Agang does not stand for opposition to the status quo. It stands for restoring the promise of freedom. We laid the foundations for a democracy where the citizen was meant to govern. But we have an electoral system that has created distance between the voter and the public representative. So we’ve launched a petition to reform the electoral system.
 
What do you see as the opportunities for South Africa in Africa in the next 20 years?
When I was vice-chancellor [at Cape Town], we attracted lots of Africans in the diaspora, because we knew it was going to take too long to attract and to train and prepare black South Africans. That process worked. South Africa has to have a migration policy aligned to our interests and our human rights principles. If we do that, we’ll go back to being the country people used to admire. And it will be an example not just outside, but inside.
 
I believe that we need to take a leaf out of what Helmut Kohl did after the fall of the Berlin Wall. He told West Germans: “If you want to buy the peace that comes with unity you’ve got to pay for it.” In 1996, after the Truth and Reconciliation report, there was a suggestion that all South Africans earning above half a million rand should be asked to contribute to a development fund. Thabo Mbeki said: “We don’t need that.” We will need to think carefully of appealing to highnet- worth South Africans, to say: “You know what?
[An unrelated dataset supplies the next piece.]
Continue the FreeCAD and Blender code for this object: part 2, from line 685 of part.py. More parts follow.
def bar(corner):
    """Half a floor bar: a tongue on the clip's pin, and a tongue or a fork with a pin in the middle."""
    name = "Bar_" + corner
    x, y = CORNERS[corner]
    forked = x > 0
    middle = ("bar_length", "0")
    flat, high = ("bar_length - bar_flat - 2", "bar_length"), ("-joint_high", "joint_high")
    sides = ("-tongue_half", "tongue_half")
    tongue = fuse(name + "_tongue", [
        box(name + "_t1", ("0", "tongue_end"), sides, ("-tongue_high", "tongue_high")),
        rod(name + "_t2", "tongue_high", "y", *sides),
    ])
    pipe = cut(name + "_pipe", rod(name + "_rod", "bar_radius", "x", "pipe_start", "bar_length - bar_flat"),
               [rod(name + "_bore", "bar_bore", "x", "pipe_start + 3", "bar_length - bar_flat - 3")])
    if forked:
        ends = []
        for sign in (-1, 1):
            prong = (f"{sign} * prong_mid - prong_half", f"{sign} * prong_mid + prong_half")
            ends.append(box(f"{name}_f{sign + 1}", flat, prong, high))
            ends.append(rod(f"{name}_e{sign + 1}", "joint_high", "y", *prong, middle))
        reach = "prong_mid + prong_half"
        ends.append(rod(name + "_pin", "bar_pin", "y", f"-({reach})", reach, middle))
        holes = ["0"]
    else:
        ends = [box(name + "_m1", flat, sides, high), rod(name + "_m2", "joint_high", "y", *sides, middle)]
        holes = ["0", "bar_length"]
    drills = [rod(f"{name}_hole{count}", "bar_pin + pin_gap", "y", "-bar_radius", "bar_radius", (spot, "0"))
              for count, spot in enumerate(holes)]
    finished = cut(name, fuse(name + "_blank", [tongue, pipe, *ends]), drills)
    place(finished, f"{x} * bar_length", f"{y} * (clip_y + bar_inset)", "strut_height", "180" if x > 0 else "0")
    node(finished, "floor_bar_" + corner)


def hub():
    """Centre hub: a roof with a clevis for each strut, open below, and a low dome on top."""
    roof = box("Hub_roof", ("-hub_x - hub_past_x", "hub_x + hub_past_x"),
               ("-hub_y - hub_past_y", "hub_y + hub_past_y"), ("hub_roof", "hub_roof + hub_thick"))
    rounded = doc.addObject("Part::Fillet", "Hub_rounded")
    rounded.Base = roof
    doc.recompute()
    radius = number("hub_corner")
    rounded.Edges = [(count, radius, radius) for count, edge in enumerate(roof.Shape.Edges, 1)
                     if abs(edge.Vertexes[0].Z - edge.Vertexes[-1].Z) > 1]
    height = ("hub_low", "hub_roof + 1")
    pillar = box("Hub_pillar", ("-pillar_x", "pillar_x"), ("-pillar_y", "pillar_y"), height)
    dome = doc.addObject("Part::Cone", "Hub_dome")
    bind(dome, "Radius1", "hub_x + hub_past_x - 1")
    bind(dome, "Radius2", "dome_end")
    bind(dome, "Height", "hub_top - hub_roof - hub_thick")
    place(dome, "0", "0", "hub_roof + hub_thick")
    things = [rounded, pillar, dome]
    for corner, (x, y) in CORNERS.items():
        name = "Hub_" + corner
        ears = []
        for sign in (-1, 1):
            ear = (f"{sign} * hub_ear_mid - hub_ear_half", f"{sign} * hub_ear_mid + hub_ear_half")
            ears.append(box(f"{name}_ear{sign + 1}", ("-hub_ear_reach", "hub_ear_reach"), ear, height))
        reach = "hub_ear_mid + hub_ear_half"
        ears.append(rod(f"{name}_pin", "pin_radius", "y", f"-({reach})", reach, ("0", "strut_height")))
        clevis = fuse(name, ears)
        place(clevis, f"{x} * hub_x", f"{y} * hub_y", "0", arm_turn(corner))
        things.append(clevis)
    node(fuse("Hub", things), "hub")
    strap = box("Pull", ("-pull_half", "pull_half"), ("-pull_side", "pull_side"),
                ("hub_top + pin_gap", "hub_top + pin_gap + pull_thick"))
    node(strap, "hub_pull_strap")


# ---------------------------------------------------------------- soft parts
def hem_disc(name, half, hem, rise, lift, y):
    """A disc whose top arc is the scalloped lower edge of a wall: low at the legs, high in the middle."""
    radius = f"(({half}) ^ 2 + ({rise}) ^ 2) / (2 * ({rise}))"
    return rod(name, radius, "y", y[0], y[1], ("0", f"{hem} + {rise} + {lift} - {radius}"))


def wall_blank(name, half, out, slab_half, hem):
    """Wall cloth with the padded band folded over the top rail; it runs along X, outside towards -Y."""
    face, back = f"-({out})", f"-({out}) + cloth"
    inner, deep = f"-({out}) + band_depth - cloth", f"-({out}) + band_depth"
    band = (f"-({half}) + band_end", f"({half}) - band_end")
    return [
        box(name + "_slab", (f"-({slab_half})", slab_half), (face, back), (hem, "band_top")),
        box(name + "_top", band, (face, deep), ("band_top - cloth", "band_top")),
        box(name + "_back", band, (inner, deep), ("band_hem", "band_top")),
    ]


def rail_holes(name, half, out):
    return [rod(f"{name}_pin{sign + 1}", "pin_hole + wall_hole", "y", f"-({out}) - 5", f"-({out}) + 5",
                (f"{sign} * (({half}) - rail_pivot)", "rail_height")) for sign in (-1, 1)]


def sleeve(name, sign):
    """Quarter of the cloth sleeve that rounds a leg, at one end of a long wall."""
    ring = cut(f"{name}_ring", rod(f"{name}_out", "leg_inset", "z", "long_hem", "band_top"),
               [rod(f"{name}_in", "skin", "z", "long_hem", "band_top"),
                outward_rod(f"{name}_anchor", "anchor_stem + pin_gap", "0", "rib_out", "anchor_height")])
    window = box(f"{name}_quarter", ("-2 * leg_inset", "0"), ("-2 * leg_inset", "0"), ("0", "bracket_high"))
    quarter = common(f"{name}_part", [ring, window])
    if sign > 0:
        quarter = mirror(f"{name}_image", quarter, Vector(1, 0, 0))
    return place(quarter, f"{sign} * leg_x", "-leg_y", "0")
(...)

The best insurance policy you can buy for your children is to contribute X so that for the next five years we can tackle the backlog.” 
 
Would you describe your approach to the economy as liberal, or redistributionist?
Neither of those. We’re going to use a nonideological approach. We’re going to be governed by social justice outcomes. People who today are willing to work hard to support their families can’t. Those people could be building our roads. We’ve got a massive waste-removal problem. Yet we’ve got people walking around in the streets? It’s nuts! It’s a management, a leadership problem.
 
At the recent launch in London of Zamyn’s forums on global citizenship, you seemed to say that identity politics is more important.
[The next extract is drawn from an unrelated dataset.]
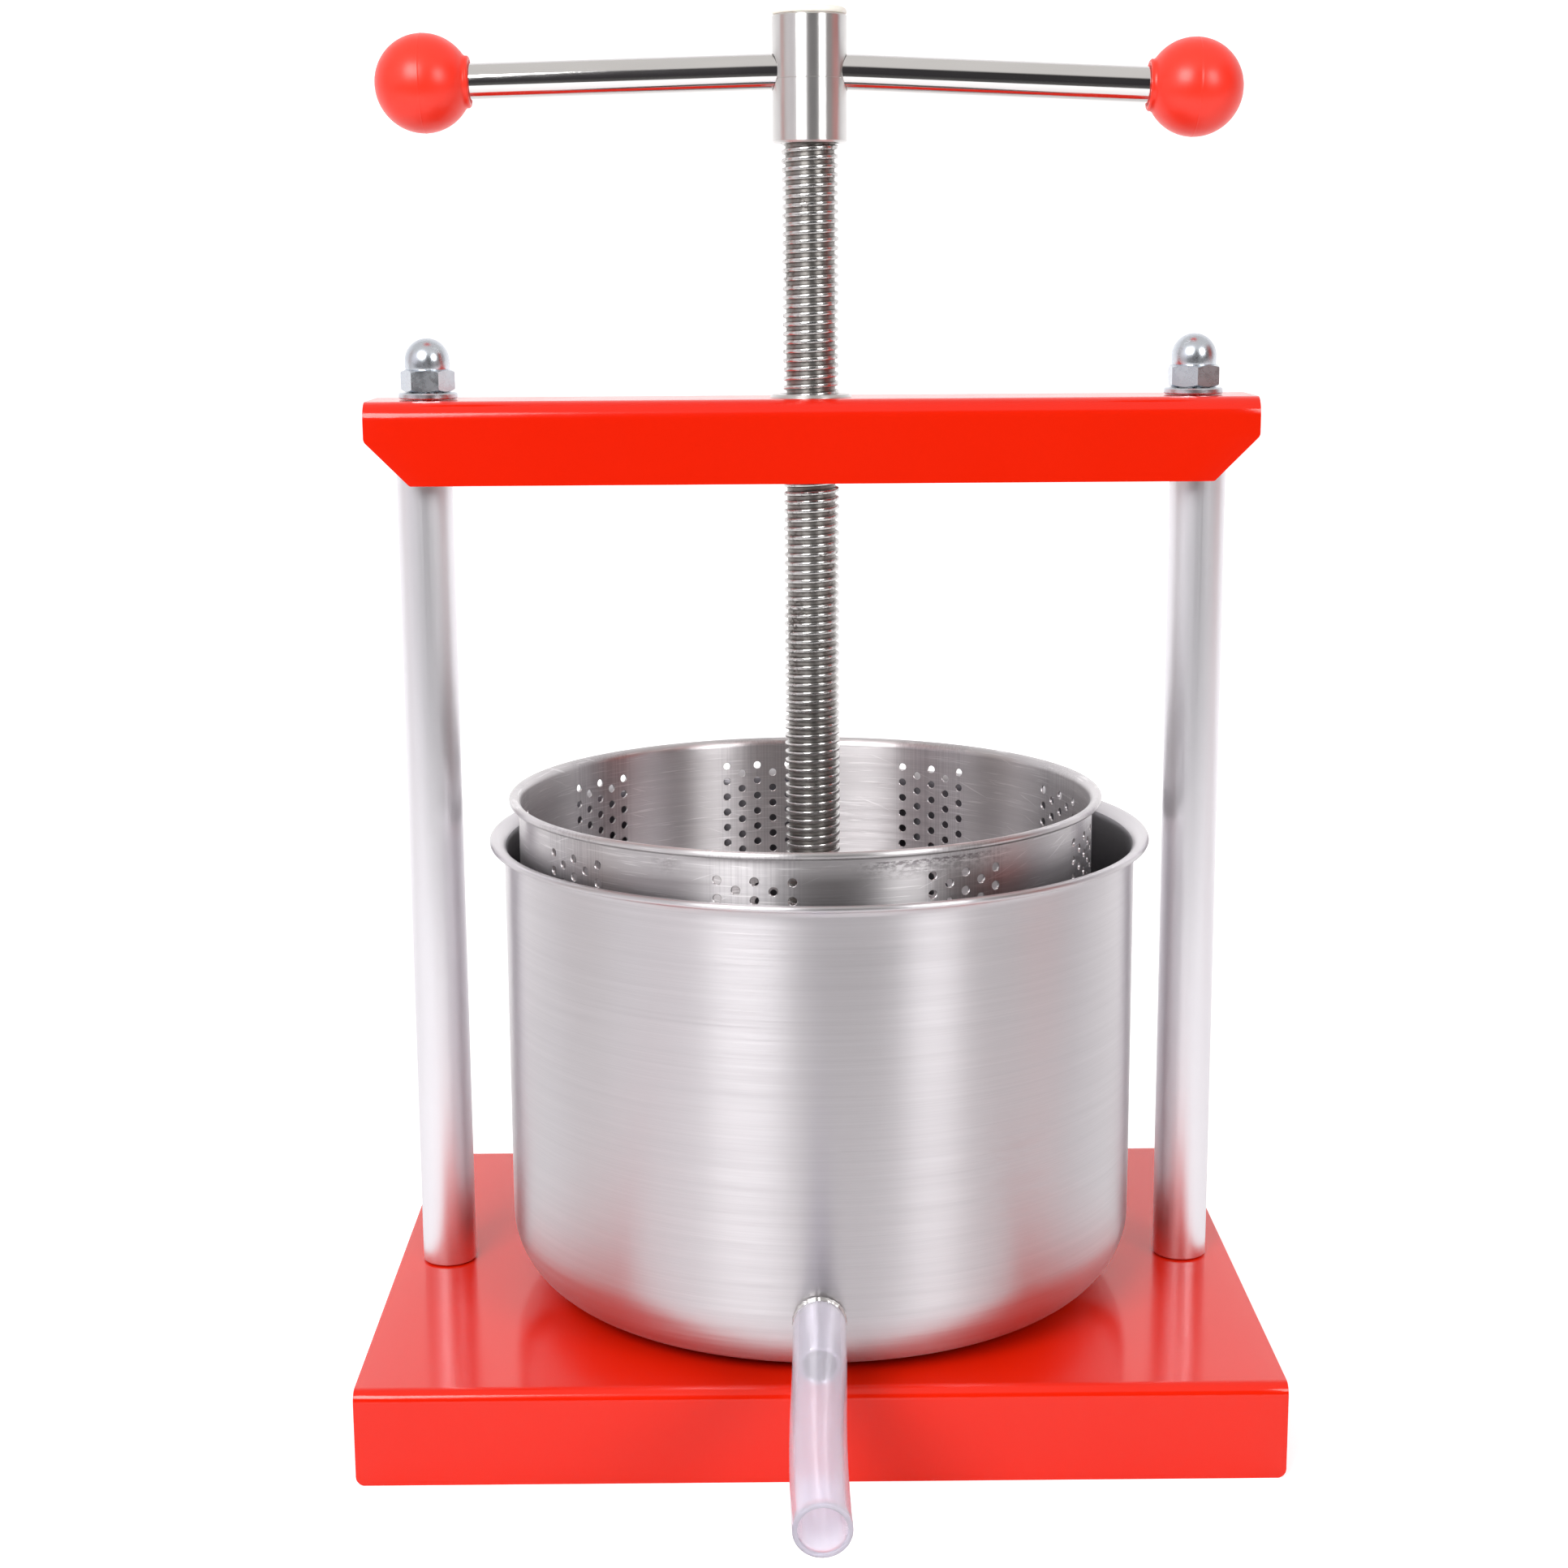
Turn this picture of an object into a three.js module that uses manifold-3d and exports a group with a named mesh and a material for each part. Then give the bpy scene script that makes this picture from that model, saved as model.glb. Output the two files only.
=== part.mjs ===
// A screw press for soft cheese. A folded steel base carries two columns and a crossbeam, a pressing
// screw with a turning handle goes down through the beam, and its plate presses the curd in a
// perforated basket. The basket stands in a pot that drains through a spout and a short hose.
// Millimetres, +Z up. The spout faces -Y, and the screw's axis is the press's own centre line.

import * as THREE from 'three';
import { mergeVertices } from 'three/addons/utils/BufferGeometryUtils.js';
import Module from 'manifold-3d';

const wasm = await Module();
wasm.setup();

// ---- Driving dimensions ----

const gap = 0.3; // clearance between pieces that touch
const degree = Math.PI / 180;

const base = { width: 300, depth: 232, height: 32, sheet: 2.5, bend: 4, corner: 3 };
const beam = { width: 300, depth: 40, height: 28, sheet: 2.5, bend: 6, cut: 15, top: 341 };
const column = { spread: 132.5, radius: 9.5, wall: 2 };

// M10 fasteners: a threaded rod through each column, a plain nut below and a cap nut above.
// The rods stand a little inside the columns' own axes.
const rod = { radius: 5, spread: 130.3, bottom: 14, inCapNut: 11.5 };
const washer = { radius: 10, thickness: 2 };
const nut = { acrossFlats: 16, height: 7.5, faceRadius: 7.7, capHeight: 18, domeRadius: 7.6, depth: 13 };
const holeAllowance = 0.5; // how much wider a fastener's hole is than the fastener, on the radius

const screw = { radius: 9.5, neckRadius: 7, neckLow: 8, neckHigh: 13, inHub: 13 };
const bush = { collarRadius: 14, rise: 1, flangeRadius: 17, flange: 5, flangeCut: 2, length: 27, play: 0.3 };

const hub = { radius: 12.5, bottom: 425, top: 466.4, cap: 2.5, capRadius: 12, stem: 4, stemRadius: 3.6 };
const grub = { radius: 4, length: 6 };
const bar = { radius: 6, height: 448, droop: 2.05 * degree, tilt: 0.6 * degree, bend: 20 };
const knob = { radius: 16.2, reach: 128.4, collarRadius: 8.7, collarFace: 15.4, socketDepth: 6 };

const plate = { radius: 88, thickness: 3, underside: 118 };
const socket = { radius: 17, footRadius: 24, foot: 4, height: 26, floor: 5 };
const keeper = { radius: 3, tip: 7.4, headReach: 16.5 };

const pot = { x: 1.9, y: -7.6, radius: 109.3, sheet: 1, corner: 26, top: 192.2, rimRadius: 114.3 };
const basket = { x: -2.8, y: -7.6, radius: 99.3, sheet: 0.8, corner: 22, top: 206.4, rimRadius: 102.6 };

const spout = { height: 55.9, radius: 6.6, wall: 1.2, reach: 30, tilt: 6.2 * degree, turn: -1.2 * degree };
const weld = { radius: 8.85, standOff: 0.5, width: 2 };
const hose = { radius: 8.5, bore: 6.9, sides: 12, steps: 7 };

// The hose's route from the spout's weld to its open end, as left out on the bench.
const hoseRoute = [
  [-0.45, -119.76, 55.59],
  [-0.72, -132.78, 54.17],
  [-1.03, -147.69, 52.55],
  [-1.5, -162, 51.0],
  [-2.0, -178, 49.4],
  [-2.3, -195, 47.75],
  [-2.3, -214, 46.05],
  [-1.9, -235, 44.4],
];

const round = { vessel: 36, plate: 36, shaft: 20, small: 12 }; // sides of the turned pieces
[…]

My argument is: you have to know who you are. Having cut my teeth in the Black Consciousness Movement, I know that the day we named ourselves – from being nonwhites to being black – that was the radical moment for me: not only black and proud, but black woman who was proud. You’ve got to have a strong sense of what you can uniquely contribute to human history in order to be an effective global citizen.
 
When you were setting out as a young woman did you have a plan?
It wasn’t a detailed plan, but the one thing I wanted to do – and what I’ve achieved – is to be my own woman.
 
Do you have any regrets?
We all make mistakes. The biggest mistake I ever made was to marry someone while I was in love with another man. [Laughs] And losing my daughter, that was very painful. [She died as an infant.] Because if we’d been living in a country with a health system that was responsive she wouldn’t be dead.
 
Are we all doomed?
There’s no possibility of us being doomed unless we choose to be doomed. We have huge potential in knowledge that wasn’t there even 50 years ago. So, I am very optimistic. And I think that Africa will at some stage get its act together and give the world a human face.